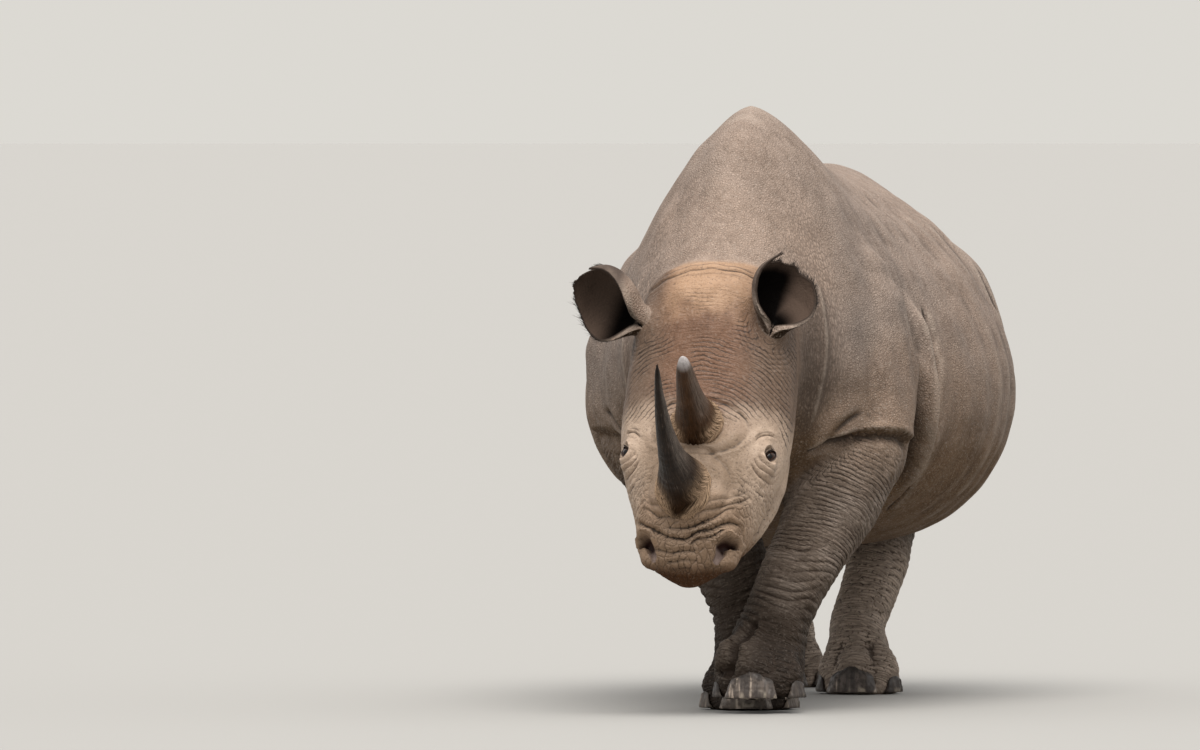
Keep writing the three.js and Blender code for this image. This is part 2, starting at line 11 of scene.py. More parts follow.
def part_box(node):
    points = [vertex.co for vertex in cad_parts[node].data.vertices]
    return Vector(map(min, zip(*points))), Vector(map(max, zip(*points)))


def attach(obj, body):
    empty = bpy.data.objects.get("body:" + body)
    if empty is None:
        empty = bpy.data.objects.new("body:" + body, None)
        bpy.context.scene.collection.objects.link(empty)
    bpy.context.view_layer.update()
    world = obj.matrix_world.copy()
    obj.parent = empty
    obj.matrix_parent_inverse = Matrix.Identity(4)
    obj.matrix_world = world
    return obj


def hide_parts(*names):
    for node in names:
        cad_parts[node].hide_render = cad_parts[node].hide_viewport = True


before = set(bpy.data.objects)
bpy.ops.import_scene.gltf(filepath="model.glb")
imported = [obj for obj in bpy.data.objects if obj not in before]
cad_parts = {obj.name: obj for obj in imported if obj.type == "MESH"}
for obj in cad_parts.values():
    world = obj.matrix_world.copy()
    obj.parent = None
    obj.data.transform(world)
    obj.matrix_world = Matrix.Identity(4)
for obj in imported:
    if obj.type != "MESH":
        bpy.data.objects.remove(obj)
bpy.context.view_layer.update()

### Given exercise
Print the listing above in its entirety, with every line exact.

### Completed task
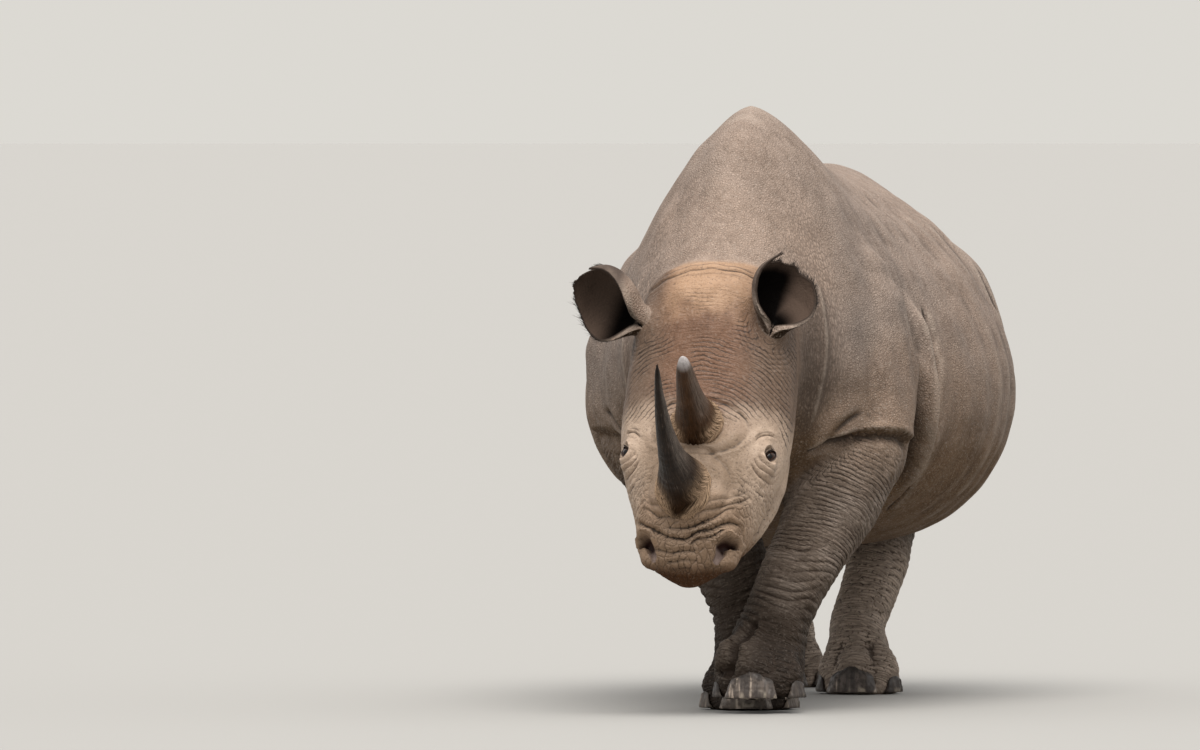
Keep writing the three.js and Blender code for this image. This is part 2, starting at line 11 of scene.py. More parts follow.
def part_box(node):
    points = [vertex.co for vertex in cad_parts[node].data.vertices]
    return Vector(map(min, zip(*points))), Vector(map(max, zip(*points)))


def attach(obj, body):
    empty = bpy.data.objects.get("body:" + body)
    if empty is None:
        empty = bpy.data.objects.new("body:" + body, None)
        bpy.context.scene.collection.objects.link(empty)
    bpy.context.view_layer.update()
    world = obj.matrix_world.copy()
    obj.parent = empty
    obj.matrix_parent_inverse = Matrix.Identity(4)
    obj.matrix_world = world
    return obj


def hide_parts(*names):
    for node in names:
        cad_parts[node].hide_render = cad_parts[node].hide_viewport = True


before = set(bpy.data.objects)
bpy.ops.import_scene.gltf(filepath="model.glb")
imported = [obj for obj in bpy.data.objects if obj not in before]
cad_parts = {obj.name: obj for obj in imported if obj.type == "MESH"}
for obj in cad_parts.values():
    world = obj.matrix_world.copy()
    obj.parent = None
    obj.data.transform(world)
    obj.matrix_world = Matrix.Identity(4)
for obj in imported:
    if obj.type != "MESH":
        bpy.data.objects.remove(obj)
bpy.context.view_layer.update()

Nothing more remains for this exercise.